The level is Eviction. You are playing as Russian Private Dimitri Petrenko, and the first 30 seconds set the stage for the rest of the level. You enter a room where the rest of your squad has captured a German soldier who is begging for his life. After a moment of bickering between two of the Russian soldiers over whether the German could be more useful dead or alive, one simply raises his rifle and shoots the German POW in the head. After seeing this, one of your squad mates disgustedly mutters, “This isn’t war, this is murder.” 

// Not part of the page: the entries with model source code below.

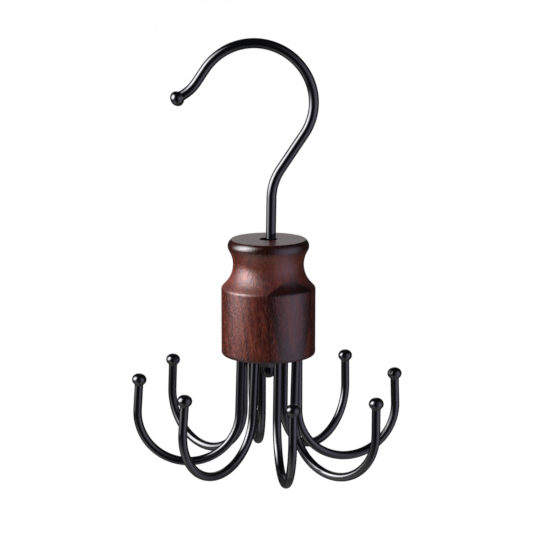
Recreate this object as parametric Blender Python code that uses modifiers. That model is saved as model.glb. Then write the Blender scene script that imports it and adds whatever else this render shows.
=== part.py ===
"""Accessory hanger: a bent wire hook that carries a turned wooden body with a ring of J shaped arms.

The origin is where a rod rests inside the crown of the hook, on the axis that the body turns about.
+Z is up, and the hook lies in the XZ plane with its open side towards -X.
"""

import math

import bmesh
import bpy
from mathutils import Matrix

# Clearances shared by every seat, the length by which a cut passes its face, and how near points are one
SEAT_GAP = 0.0003
SOCKET_CLEARANCE = 0.0003
THREAD_CLEARANCE = 0.0003
CUT_OVERRUN = 0.0010
MERGE_DISTANCE = 0.00001

# Hook wire: a straight stem, a bend, a straight reach, three arcs over the crown, then a back bend and the tip
HOOK_WIRE = 0.0044
HOOK_LEAN_DEG = 1.0
STEM_LENGTH = 0.0769
STEM_BEND_RADIUS = 0.0233
STEM_BEND_DEG = 32.6
REACH_LENGTH = 0.0184
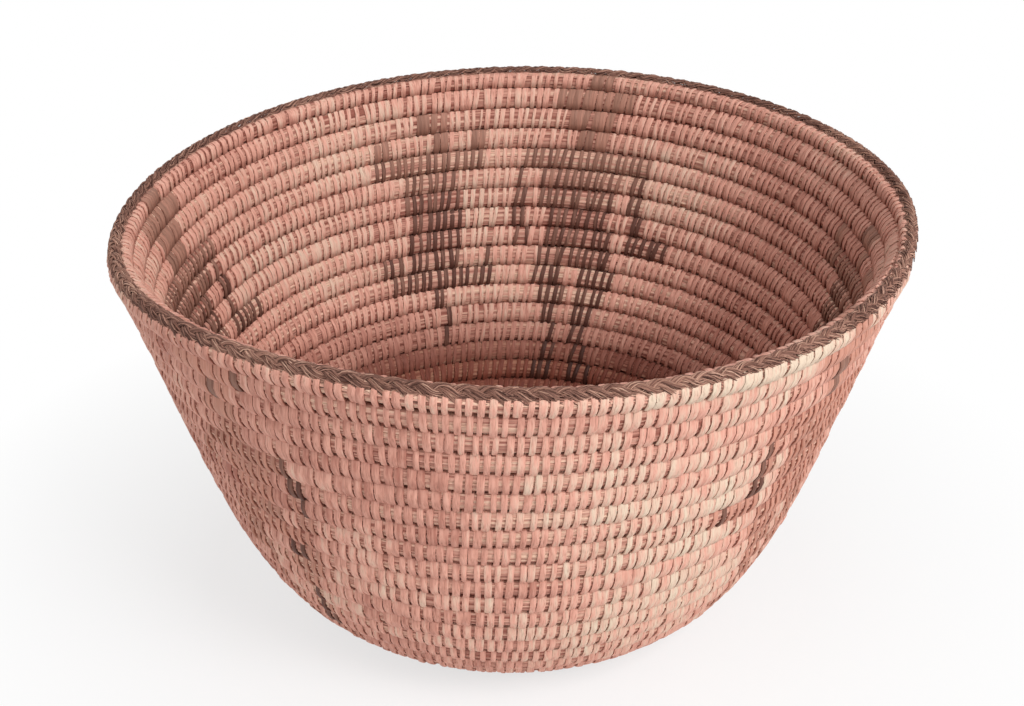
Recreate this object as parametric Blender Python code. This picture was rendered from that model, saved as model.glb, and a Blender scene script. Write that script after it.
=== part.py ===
"""A hand-coiled grass bowl with a plaited rim, resting on its flat base.

One bundle of grass, sewn round and round, makes the whole bowl. It starts beside a knot of four
woven strips at the middle of the base, runs out flat as base_coil, turns up and climbs to the rim as
wall_coil, and thins out under a plait of three strands. Lengths are in metres, angles in degrees.
Rows are counted down the wall from the rim's edge, and turns are counted back from the coil's tip.
"""

import math

import bpy
from mathutils import Matrix, Vector

# Driving sizes of the bowl, along the middle of the wall's thickness
RIM_RADIUS = 0.131
WALL_SLANT = 0.176
ROW_PITCH = 0.00815
ROW_GAP = 0.0006
SEAT_GAP = 0.0003

# The wall's slope from upright, at shares of its slant from the rim down
SLOPE_SHARES = (0.0, 0.07, 0.14, 0.42, 0.55, 0.65, 0.74, 0.83, 0.88, 0.93, 1.0)
SLOPE_DEGREES = (21.5, 20.5, 16.5, 17.0, 19.5, 25.0, 33.0, 50.0, 58.0, 71.0, 90.0)

# How the rim leans, sags and drops at the back, and how far down the wall that is felt
RIM_LEAN = 0.0047
RIM_SAG = 0.0018
SAG_TURN_DEGREES = -79.0
LEAN_DEPTH = 0.124
BACK_DROP = 0.001

# How the front of the rim twists, up on the left and down on the right
RIM_TWIST = 0.0046
TWIST_TURN_DEGREES = -2.0
TWIST_DEPTH = 0.062

# The coil's tip, the arc in which each row climbs onto the one below, and the rows kept level
TIP_DEGREES = -40.0
CLIMB_SHARE = 0.125
TIP_SHARE = 0.25
LEVEL_ROWS = 24
WALL_TURNS = math.floor(WALL_SLANT / ROW_PITCH)
POINTS_PER_TURN = 24
PRESSED_SHARE = 0.1

# Rim plait of three flat strands
STRAND_WIDTH = 0.0014
STRAND_THICKNESS = 0.0009
STRANDS = 3
PLAIT_SWING_SHARE = 1.25
PLAIT_PERIOD_SHARE = 14.0
PLAIT_DROOP_SHARE = 0.1
POINTS_PER_PERIOD = 6

# Woven knot that the coil starts from
STRIP_WIDTH = 0.0036
STRIP_THICKNESS = 0.0008
STRIP_SPACE = 0.0019
STRIP_END = 0.0016
KNOT_SHIFT_SHARE = 0.17

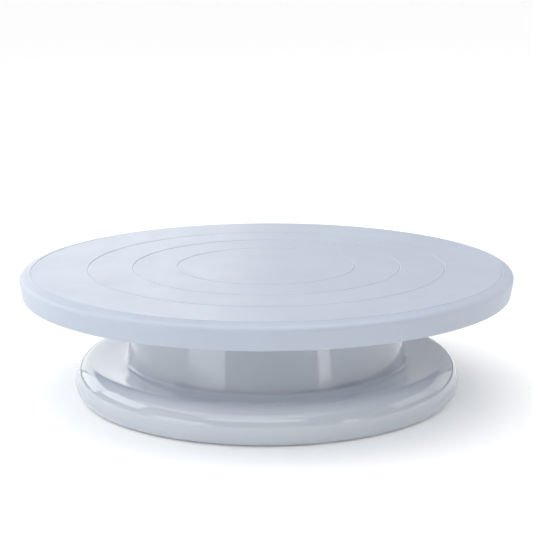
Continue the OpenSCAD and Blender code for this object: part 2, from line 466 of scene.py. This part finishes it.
def rubber():
    """Moulded rubber: near black, matt, with a fine pitted skin and a little dust."""
    material, bsdf = shader("foot_rubber")
    links = material.node_tree.links
    two_tone(material, bsdf, ramp(material, noise(material, 500, 4, 0.7), 0.4, 0.75, 0, 1),
             (0.018, 0.018, 0.019), (0.045, 0.045, 0.046))
    gloss = ramp(material, noise(material, 900, 3), 0.3, 0.7, 0.62, 0.8)
    links.new(gloss, bsdf.inputs["Roughness"])
    bump(material, bsdf, [(noise(material, 2200, 3), 0.00004)])
    return material


foot_rubber = rubber()

# ---------------------------------------------------------------- platter
# Edge and skirt, from the outside in
EDGE_R = 3
BORDER_R = PLATTER_R - 6
BORDER_DROP = 0.8
EDGE_Z = TOP_Z - BORDER_DROP - EDGE_R
SKIRT_LOW_R = PLATTER_R - 1.4
SKIRT_LIP_R = 0.9
SKIRT_LEAN = 9
SKIRT_IN_R = SKIRT_LOW_R - LIP_W

# Underside: the plate, and how far the track's band, rings, ribs and hub hang below it
PLATE_Z = TOP_Z - 3
TRACK_FACE_Z = TOP_Z - 7
MID_RING_R = 104
SHROUD_R = 77
SHROUD_Z = SKIRT_Z + 0.5
PLATTER_RIB_Z = PLATE_Z - 5
SPOKE_Z = TRACK_FACE_Z + 0.5
HUB_R = 12
HUB_Z = TRACK_FACE_Z - 1.2
HUB_BORE_Z = TOP_Z - 1.8
SPINDLE_HEAD_R = 5
MARK_R = 120
INNER_LOOP_R = 36

# Grooves in the top: the guides are 4, 6 and 8 inches across
GUIDE_RADII = (50.8, 76.2, 101.6)
GROOVE_W = 1.0
GROOVE_DEPTH = 0.3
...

Though during the majority of the level the Germans are definitely fighting back, you get the feeling that it is more of a slaughter on your part than it is firefights. Probably the most surprising thing that happened during the stage was a completely unscripted interaction, since I tried multiple times to recreate the scenario, all unsuccessfully.

About half way through the level, I was ahead of the rest of my squad when I turned the corner and saw a German lying on his back, propped up on his elbows. At first I immediately raised my gun at him and almost pulled the trigger, but I saw him offering no initial signs of resistance. Seeing as I am not a heartless bastard like my fellow soldiers, I wait to see how the scene would play out. The wounded German just looked up at me, with a scared look on his face. I barely saw him move his arm to his belt, and before I could process what he was doing, the grenade that he had just pulled the pin out of blew up and killed the both of us.

So what does that say about my decision? Obviously I made the wrong decision, as it directly resulted in my death, but does that mean that I should gun down every wounded and to my assumption, helpless enemy I come across? Seems awfully vicious to me.

The finale of the level is the sum of everything that has happened so far. You get through all of the buildings, and when you reach the outside, you are presented with a field of injured Germans, all trying to surrender. You are ordered by your superiors to kill all the survivors. I did not. We had already won, these guys were already on their deathbeds, I was not going to be the one responsible for putting the final nail in their coffins, so to speak. But as with most things in life, a decision not to do something is a decision in and of itself, which was manifested as my squad mates burned the remaining Germans alive with molotov cocktails. My refusal to give them a quick death resulted in the unspeakable horror of them being burned alive.

My biggest question throughout this ordeal was, why am I actually feeling compassion for these bastards? This is a videogame, for Christ’s sake. And I had absolutely no problem killing little girls in BioShock, or running down pedestrians in GTA:IV like I’m Ted Kennedy. The problem is that in the aforementioned games, your moral actions are so far removed from reality that it’s not really a moral decision, it’s an option in a videogame. Obviously none of us are going to go look around for five-year-olds so we can tear a slug out of their bodies, so it’s not something we hesitate about when we’re playing a game. None of us (except Necros) are going to run around New York City beating random people, it’s not something we would even consider, so when we are presented the option in Grand Theft Auto we say “Sure, why not.”

But in World War 2, that shit happened. Soldiers back then had to make those decisions about other human being’s lives, and they were not easy decisions. And when I am presented those decisions in such a realistic manner, I go from the guy who blew up Megaton for shits and giggles to the guy who dies from a suicidal German soldier because he can’t bring himself to kill an injured combatant.